-- start of Data block --

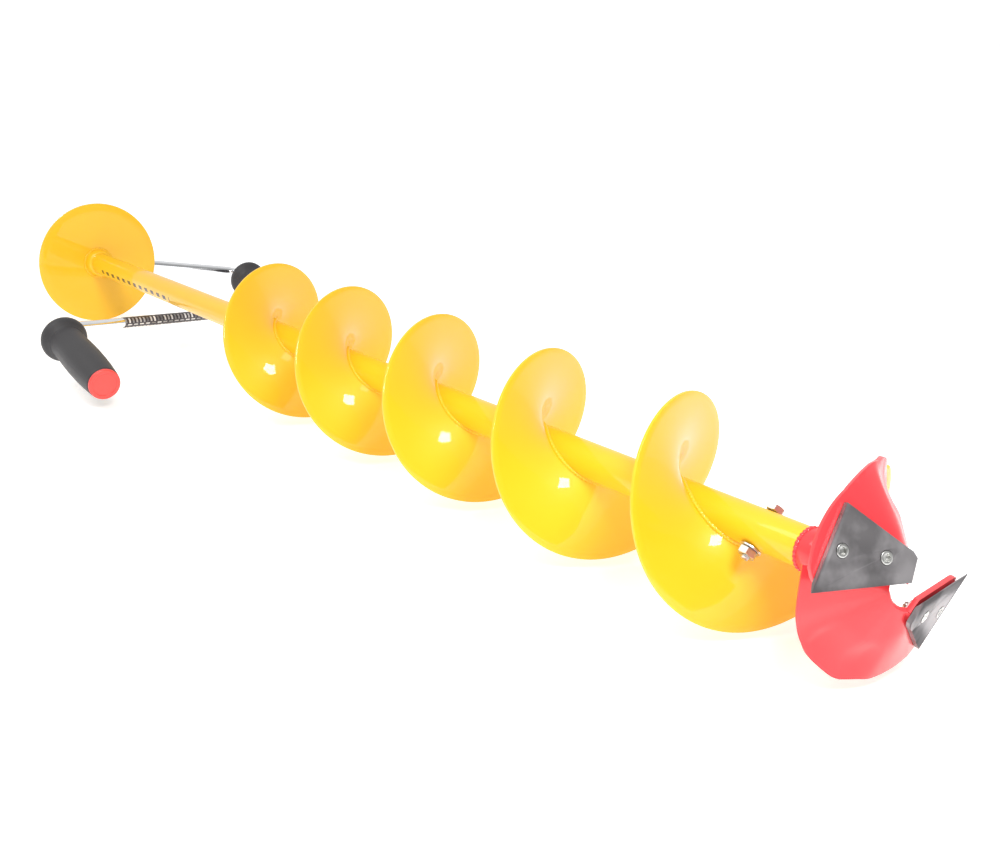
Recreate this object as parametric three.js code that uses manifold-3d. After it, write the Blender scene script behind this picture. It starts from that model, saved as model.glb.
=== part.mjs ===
// Ice fishing auger: a screw on a steel tube with a bolted two-blade head, and a two-handed crank
// that folds along the tube. Millimetres, +X along the tube towards the blades, +Z up.
// The object stands with its lowest edge on Z = 0 and is centred on the origin in X and Y.
// Inside the assembly, the tube's axis is the X axis and the screw's first full turn starts at X = 0.

import * as THREE from 'three';
import { mergeVertices } from 'three/addons/utils/BufferGeometryUtils.js';
import Module from 'manifold-3d';

const wasm = await Module();
wasm.setup();

// ---------------------------------------------------------------- driving dimensions

const R = 66.5;                       // outer radius of the screw
const GAP = 0.3;                      // clearance between pieces that touch or are welded
const DEG = Math.PI / 180;

const TUBE = { radius: 12.5, wall: 1.5, front: 668.3, sides: 24 };
const SCREW = { pitch: 138, startTurn: -95, endTurn: 1780, phase: 66, sections: 5, thickness: 2.5 };
const SCREW_STEP = 6;                 // degrees of turn in one facet of the screw
const SCREW_SEAM = 1.3;               // degrees left open between two lengths of the screw
const DISC = { x: -463.5, radius: 72, thickness: 2.5 };
const COLLAR = { length: 12, radius: 16.5 };

const HUB = { back: 608.5, front: 708, spigot: 10.6, radius: 13, bore: 8 };
const BOLT = { x: 633.7, radius: 3, flats: 10, head: 4, nut: 4.5, washer: 1.2, washerRadius: 7 };
const BOLT_TILT = 135;                // the nut's end of the bolt, in degrees from +Y through -Z

const BLADE = { thickness: 3, bevel: 4.5, bevelDrop: 2.4 };
const BLADE_CORNER = new THREE.Vector3(742.9, -6.4, 7.3);
const BLADE_EDGE = new THREE.Vector3(-0.247, -0.966, 0.075).normalize();
const BLADE_NORMAL = new THREE.Vector3(0.93, -0.2142, 0.3).normalize();
const BLADE_OUTLINE = [[0, 0], [0, 62], [43.9, 37.5], [19.8, 3.3], [16.2, -2.2], [12.6, -4.6]];
const SCREW_PLACES = [[19.8, 42.2], [14.2, 15.1]];
const BLADE_SCREW = { radius: 2.5, head: 4.8, countersink: 2.3, flats: 8, nut: 4, tail: 2.2 };

const PLATE = { thickness: 3, bend: 32, bendEnd: 84 };
const PLATE_EYE = { tail: -14, radius: 7.8, x: 730.5 };   // where the inner edge ends, beside the axis
const PLATE_PAD_OUTER = [[1, 50.5], [2.6, 56], [7, 58.4]];
const PLATE_PAD_INNER = [[1, 1], [7.7, -4.7]];
// The rim, in degrees about the axis: it leaves the blade's flat pad at the crease and ends in a horn.
const PLATE_RIM = {
    start: 160,
    crease: 119.5,
    horn: 86,
    step: 4.5,
    creaseX: 717.2,
    hornX: 708.5,
    creaseRadius: 65.3,
    hornRadius: 64.2,
};
const PLATE_CUT = [
    [706.0, 11.0, 62.6], [703.4, 16.8, 59.4], [697.4, 25.6, 49.8], [694.8, 29.9, 42.3],
    [693.2, 33.9, 32.2], [696.9, 40.4, 16.6], [699.6, 42.4, 0], [698.6, 40.0, -10.6],
];
// A rib behind each plate, as [along X, radius]: it holds the plate's free half to the hub.
const RIB = { angle: 25, thickness: 3, outline: [[679, 13.6], [720, 13.6], [698, 35], [690, 35]] };

const ROD = { radius: 5.5, bend: 20, sides: 10, steps: 88 };
const PIVOT = { x: -489.5, outer: 10, half: 20 };
const FOLD = { roll: 10.6, dip: 9.75 };   // degrees: the folded crank leans sideways and downwards
const ARM = { first: 200, grip: 145, second: 350, slant: 20.6, threadEnd: -34, stub: 138 };
const FIT = 0.35;                     // running clearance on the rod
const LINER = 8;
const MID_GRIP = { start: 24, end: 126 };
const TOP_GRIP = { start: 22, end: 150.5 };
const GRIP = { guard: 23.3, neck: 17.2, belly: 18.4, mouth: 15.9, recess: 12, recessDepth: 20 };
const CAP = { radius: 15.4, face: 3.2, plug: 9 };
const RING = { radius: 8.6, thickness: 2 };
const LABEL = { from: 118, to: 261, thickness: 0.3 };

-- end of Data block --

*Task requirements*
From the first line of the data through the line with "const BOLT_TILT = 135;", quote each line exactly and add nothing else.

*Exercise solution*
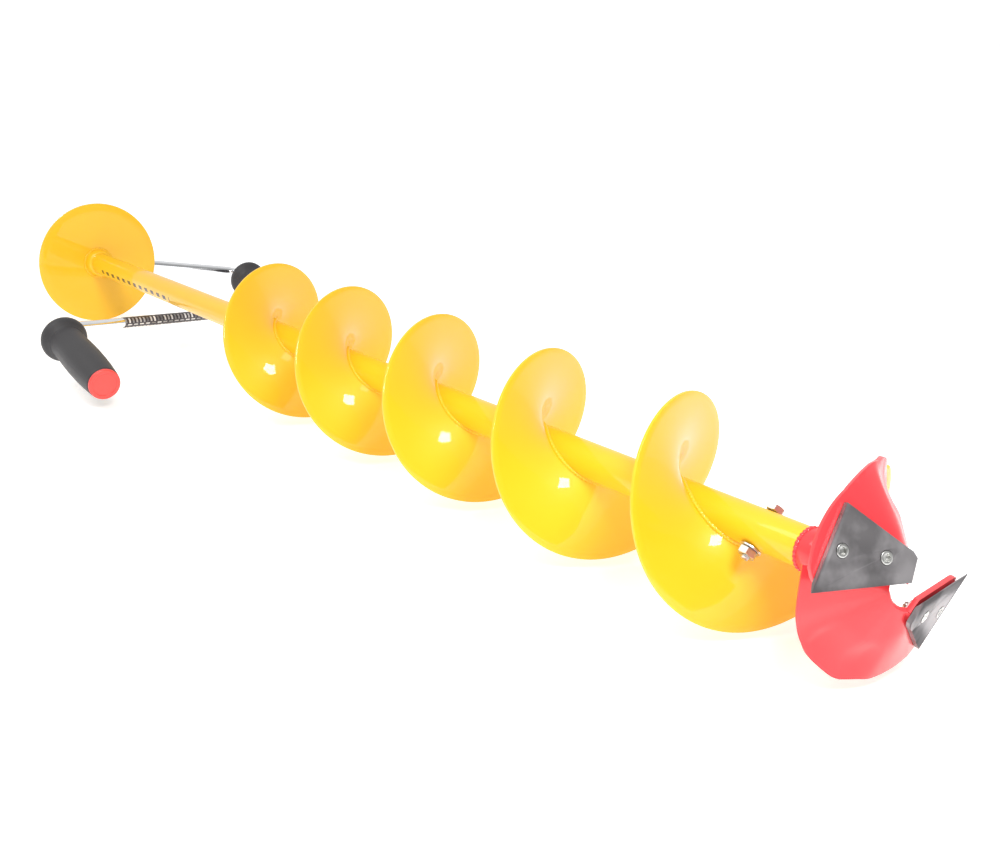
Recreate this object as parametric three.js code that uses manifold-3d. After it, write the Blender scene script behind this picture. It starts from that model, saved as model.glb.
=== part.mjs ===
// Ice fishing auger: a screw on a steel tube with a bolted two-blade head, and a two-handed crank
// that folds along the tube. Millimetres, +X along the tube towards the blades, +Z up.
// The object stands with its lowest edge on Z = 0 and is centred on the origin in X and Y.
// Inside the assembly, the tube's axis is the X axis and the screw's first full turn starts at X = 0.

import * as THREE from 'three';
import { mergeVertices } from 'three/addons/utils/BufferGeometryUtils.js';
import Module from 'manifold-3d';

const wasm = await Module();
wasm.setup();

// ---------------------------------------------------------------- driving dimensions

const R = 66.5;                       // outer radius of the screw
const GAP = 0.3;                      // clearance between pieces that touch or are welded
const DEG = Math.PI / 180;

const TUBE = { radius: 12.5, wall: 1.5, front: 668.3, sides: 24 };
const SCREW = { pitch: 138, startTurn: -95, endTurn: 1780, phase: 66, sections: 5, thickness: 2.5 };
const SCREW_STEP = 6;                 // degrees of turn in one facet of the screw
const SCREW_SEAM = 1.3;               // degrees left open between two lengths of the screw
const DISC = { x: -463.5, radius: 72, thickness: 2.5 };
const COLLAR = { length: 12, radius: 16.5 };

const HUB = { back: 608.5, front: 708, spigot: 10.6, radius: 13, bore: 8 };
const BOLT = { x: 633.7, radius: 3, flats: 10, head: 4, nut: 4.5, washer: 1.2, washerRadius: 7 };
const BOLT_TILT = 135;                // the nut's end of the bolt, in degrees from +Y through -Z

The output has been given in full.